The Smith Family
The Ancestors of Martha Sarah Smith
Martha Sarah Bull

Smith Family Album

 
G6 unknown unknown unknown unknown Charles Hare
(1735 - )
Anne Smith
( - )
Thomas Aldridge
(c1730- )
Elizabeth ?
( - )
 
 
G5 George Smith
( - )
Elizabeth ?
( - )
Charles Hare
(1760- )
Sarah Aldridge
(1767- )
 
 
G4 John Smith
(1775-1855)
Martha Johnson Hare
(1789-1837)
 
 
G3 Martha Sarah Smith
(1816-1893)
= 1842
Henry Bull
(1813-1891)
 
Enfield, Middlesex
The batch numbers of the IGI records for St Andrew, Enfield are: Christenings: C067861, C067862
Marriages: E067862, M067861, M067862, M067863
The Smith, Hare and Aldridge families lived in the Enfield area north of London from at least the early 17th century. From census data it appears that many of them lived in Forty Hill just north of Enfield. They were largely farmers and agricultural labourers.

As confirmed by the 1881 distribution map, Smith is a very common name in England with no clear origin. Hare appears right along the Eastern half of England and the Aldridges were from the central south.

Enfield Parish church of St Andrew, Market Place (1550 - 1875)

Enfield, Dom. Enefelde (probably from the Anglo Saxon Ún and feld, a forest clearing) is about 9 miles from London by road. The Great Eastern Railway has a branch line to Enfield, and the Great North Railway has also a short line. Enfield parish is very large, containing 12,653 acres, and being eight and a half miles long from east to west and three to six miles from north to south. The river Lea is its eastern boundary, East Barnet and Hadley its western, Edmonton the southern and Cheshunt, South Mimms, and Northaw the northern. Enfield parish is divided into four quarters: Town quarter, comprising the central portion of the parish and the eastern side of Chase Side; Chase quarter, the whole of the Enfield Chase, Windmill Hill, and the western side of Chase Side; Bull's Cross quarter, Enfield Wash, Forty Hill and the north-eastern section of the parish; and Green Street quarter, Green Street, Ponders, and Enfield Highway. Enfield gave the title of Baron to the Earls of Rochford. Enfield has eight manors, two of which, Enfield and Worcester, were formally royal manors, each having its palace and park, and with these the historical interest in Enfield is chiefly associated. In the time of the Confessor the manor of Enfield was owned by Osgar, master of the horse to King Edward. At the Doomsday Survey it belonged to Geoffrey de Mandeville, a powerful Norman baron who accompanied William to the Conquest. The account of Enfield in the Doomsday Book supports the derivation of the name, and gives an unusually bright picture of an English village in the early years of the Conquest. Evidently it was a large village within a cleared portion of the forest.. Edward I, in 1303, granted by charter a license to Humphrey de Bohun and his heirs to hold a market at Enfield weekly on Mondays. James I renewed the grant, altering the day to Saturday.

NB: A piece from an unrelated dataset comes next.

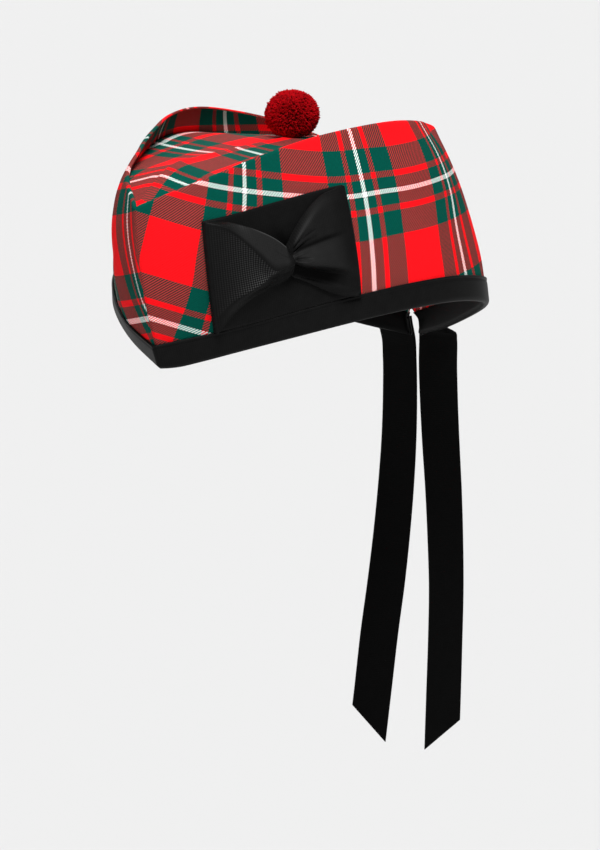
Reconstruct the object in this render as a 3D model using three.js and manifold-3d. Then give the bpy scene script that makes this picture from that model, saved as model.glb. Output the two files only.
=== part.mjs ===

The church, St Andrew, stands as has been said on the northern side of the market place, and within a spacious but over-crowded church yard. It is of flint and stone, but covered externally with cement, perpendicular in style, and consists of nave, with clerestorey, chancel, and aisles, west tower, with a peal of eight bells, and southern porch. The long side of the church lying parallel to the market place, plaster-covered, and having continuous lines of ugly (and comparatively modern) battlements alike on tower, nave, aisles and chancel, can hardly be called picturesque, and certainly not impressive.

Other churches: Jesus Church, Forty Hill, St George's Mission Church, St James, Enfield Highway, St Matthew, Ponders End

Most records of the family associate them with St Andrew's, Enfield and Jesus Anglican Church, Forty Hill, however some events also took place at St Giles Cripplegate in the center of London. This would imply that some of the family lived near St Giles. The St Giles connection needs pursuit as there are Bull, Hare and Aldridge records there.

While Enfield is now inside the M25 motorway which encircles London, in the 1850s it was a rural area. The Enfield munitions factory was built there in ???? and must have been a major employer for the area.